Toward Sustainable Aviation Fuels
Commercial aviation accounts for 2 percent of global carbon pollution, a figure projected to grow to between 3 and 4.7 percent by 2050 without concerted action to curb emissions. Accordingly, a comprehensive solution to the world’s climate predicament requires a strategy to reduce aviation’s carbon footprint. Industry leaders recognize this imperative and accordingly have set a goal of reducing the sector’s carbon emissions 50 percent by 2050.
Sustainable aviation fuels (SAF) are integral to that strategy. More efficient aircraft and engine design, streamlined flight operations, and improvements to air traffic management systems can slow the growth in aviation’s climate pollution, but it will take substituting fuels with a lower carbon footprint to actually reduce the industry’s greenhouse impact in coming decades. Because commercial planes have long useful lifetimes and new models have long design and production timelines, liquid hydrocarbon fuels that can be used in existing planes and fueling infrastructure—“drop-in biofuels”—are necessary.
Interest in SAF has accelerated in the past decade. Individual flights of commercial airliners powered by SAF began in 2008; in 2011, both Lufthansa and Alaska Airlines embarked on a series of flights using fuel made from plant and animal oils. These fuels must meet essential physical and performance specifications set by the engineering testing body American Society for Testing and Materials (ASTM). Three kinds of biofuel received this approval in 2009, 2011, and 2014, and three more varieties are on track to receive it in the coming year. The three approved varieties of SAF must be blended with fossil jet fuel in order to ensure that the fuel performs properly in flight, but other types would make it possible to fly using fuel derived entirely from biological materials. Research and development continues on promising new SAF production processes, using feedstocks such as industrial waste gases and brine-raised algae.
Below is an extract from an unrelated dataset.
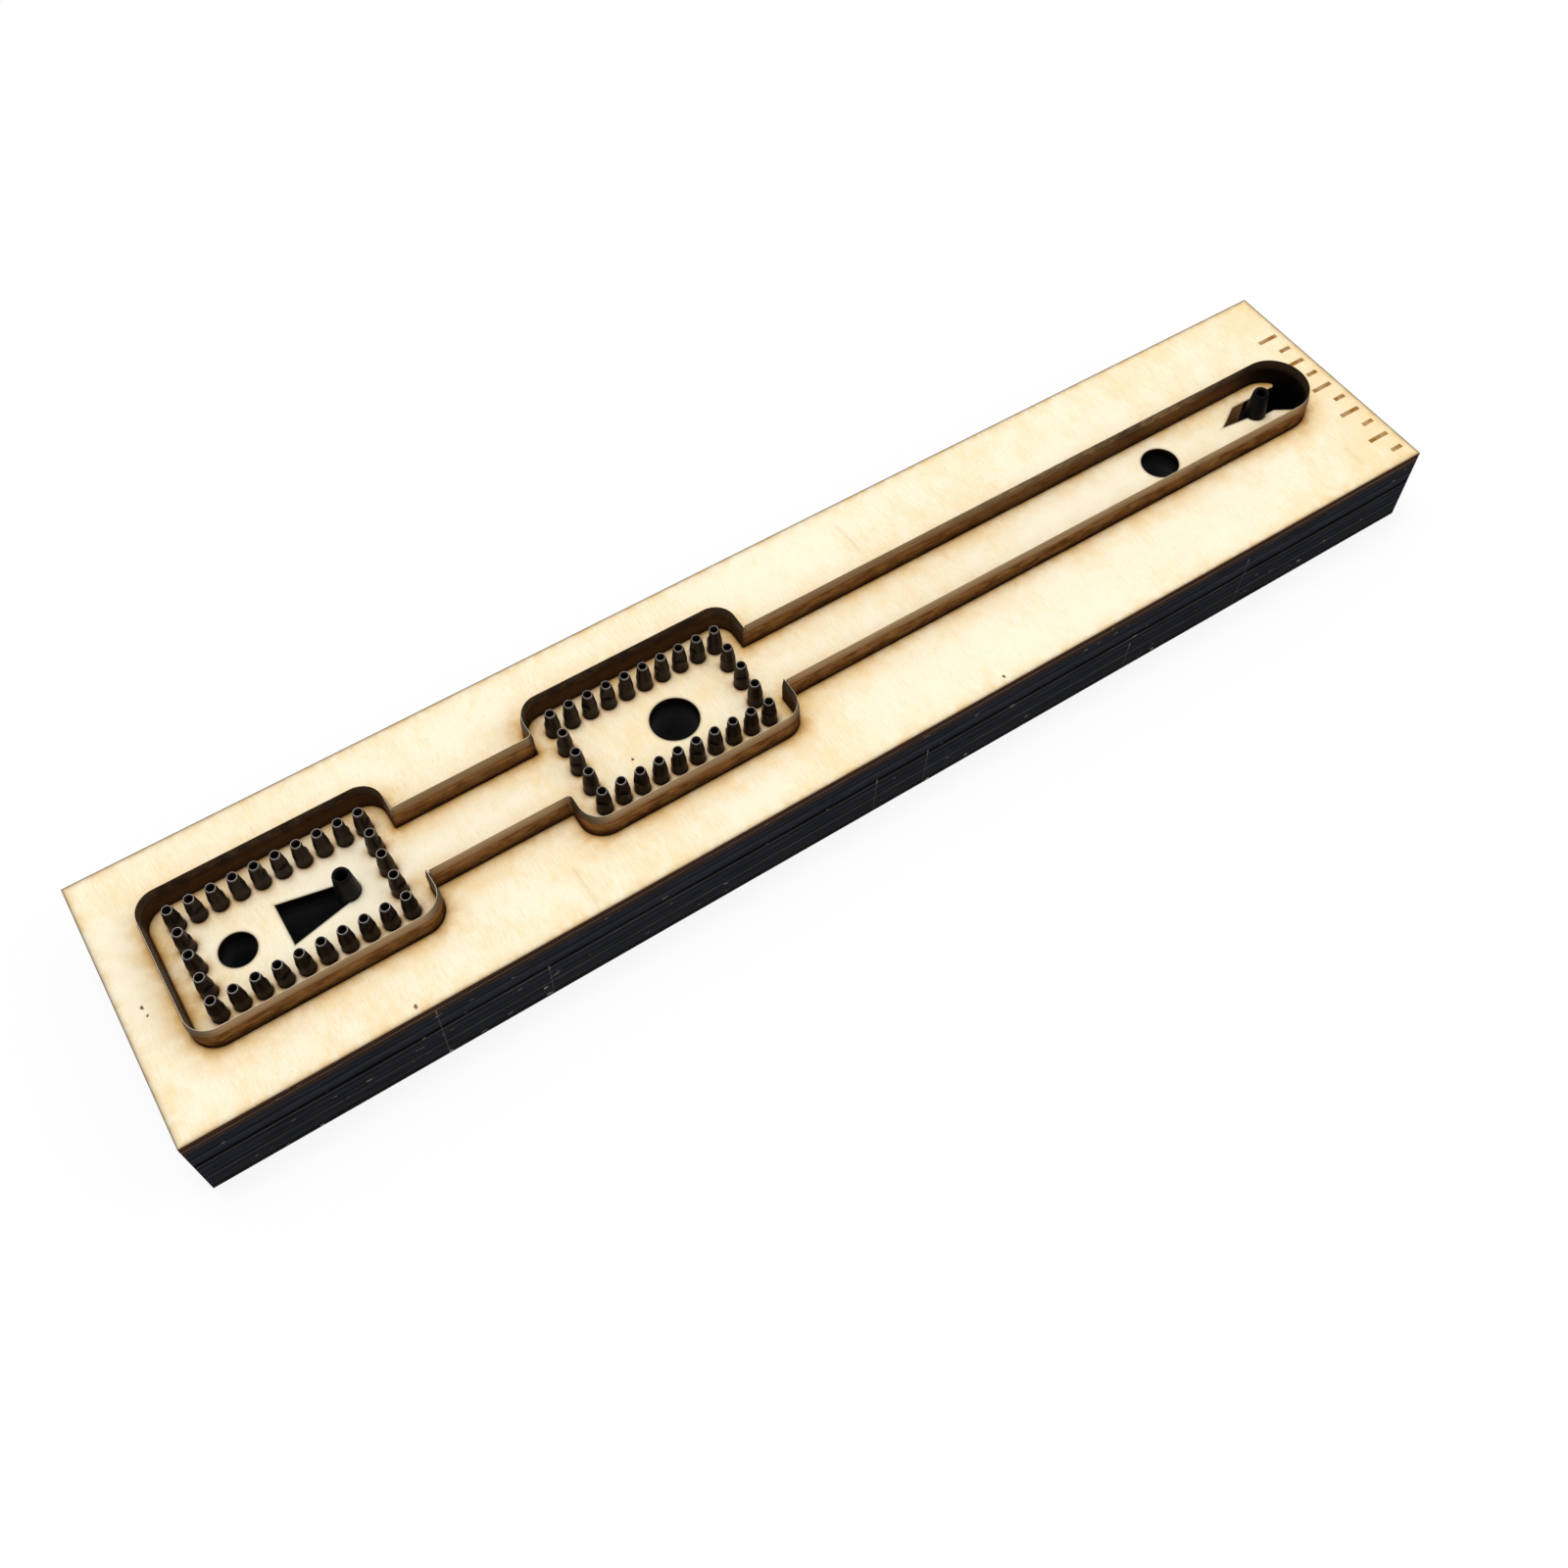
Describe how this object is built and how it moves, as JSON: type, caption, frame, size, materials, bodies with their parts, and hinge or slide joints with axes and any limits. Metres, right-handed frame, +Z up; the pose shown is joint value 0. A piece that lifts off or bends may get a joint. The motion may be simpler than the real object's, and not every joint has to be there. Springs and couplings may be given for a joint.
{
  "type": "leather cutting die",
  "caption": "Plywood board with upright steel cutting rule bent to a strap outline with stitched panels, and tube punches for its stitch and rivet holes.",
  "frame": {"origin": "under the middle of the board, on the face that it rests on", "axes": "+X along the board towards the strap's rounded end, +Z up towards the cutting edges"},
  "size_m": [0.253, 0.051, 0.0238],
  "materials": {
    "plywood": "matte",
    "rule_steel": "satin",
    "punch_steel": "satin"
  },
  "bodies": {
    "root": {"die_board": "plywood", "panel_rule": "rule_steel", "far_side_rule": "rule_steel", "near_side_rule": "rule_steel", "strap_rule": "rule_steel", "stitch_punch_1_01": "punch_steel", "stitch_punch_1_02": "punch_steel", "stitch_punch_1_03": "punch_steel", "stitch_punch_1_04": "punch_steel", "stitch_punch_1_05": "punch_steel", "stitch_punch_1_06": "punch_steel", "stitch_punch_1_07": "punch_steel", "stitch_punch_1_08": "punch_steel", "stitch_punch_1_09": "punch_steel", "stitch_punch_1_10": "punch_steel", "stitch_punch_1_11": "punch_steel", "stitch_punch_1_12": "punch_steel", "stitch_punch_1_13": "punch_steel", "stitch_punch_1_14": "punch_steel", "stitch_punch_1_15": "punch_steel", "stitch_punch_1_16": "punch_steel", "stitch_punch_1_17": "punch_steel", "stitch_punch_1_18": "punch_steel", "stitch_punch_1_19": "punch_steel", "stitch_punch_1_20": "punch_steel", "stitch_punch_1_21": "punch_steel", "stitch_punch_1_22": "punch_steel", "stitch_punch_1_23": "punch_steel", "stitch_punch_1_24": "punch_steel", "stitch_punch_1_25": "punch_steel", "stitch_punch_1_26": "punch_steel", "stitch_punch_2_01": "punch_steel", "stitch_punch_2_02": "punch_steel", "stitch_punch_2_03": "punch_steel", "stitch_punch_2_04": "punch_steel", "stitch_punch_2_05": "punch_steel", "stitch_punch_2_06": "punch_steel", "stitch_punch_2_07": "punch_steel", "stitch_punch_2_08": "punch_steel", "stitch_punch_2_09": "punch_steel", "stitch_punch_2_10": "punch_steel", "stitch_punch_2_11": "punch_steel", "stitch_punch_2_12": "punch_steel", "stitch_punch_2_13": "punch_steel", "stitch_punch_2_14": "punch_steel", "stitch_punch_2_15": "punch_steel", "stitch_punch_2_16": "punch_steel", "stitch_punch_2_17": "punch_steel", "stitch_punch_2_18": "punch_steel", "stitch_punch_2_19": "punch_steel", "stitch_punch_2_20": "punch_steel", "stitch_punch_2_21": "punch_steel", "stitch_punch_2_22": "punch_steel", "stitch_punch_2_23": "punch_steel", "stitch_punch_2_24": "punch_steel", "stitch_punch_2_25": "punch_steel", "stitch_punch_2_26": "punch_steel", "rivet_punch_panel": "punch_steel", "rivet_punch_strap": "punch_steel"}
  },
  "joints": []
}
SAF development continues apace despite the slide in petroleum prices that began in 2014, although no SAF facilities operate yet at commercial scale. Major projects are underway in Oregon, California, Nevada, the US Midwest, and Britain to manufacture SAF from feedstocks as varied as vegetable oils, municipal solid waste, and forestry by-products. The pending approval of green diesel for blending into jet fuel at ratios of up to 10 percent will create an immediate opportunity for large-scale SAF use, since that fuel is already in commercial production for ground transport.
The lack of consistent and reliably supportive government policies has been the most significant factor holding back SAF growth. Clean fuels mandates at the state and federal level, as well as financing mechanisms that reduce the risks for SAF investors, and infrastructure projects to facilitate the introduction of SAF to the jet fuel supply would all accelerate the adoption of SAF.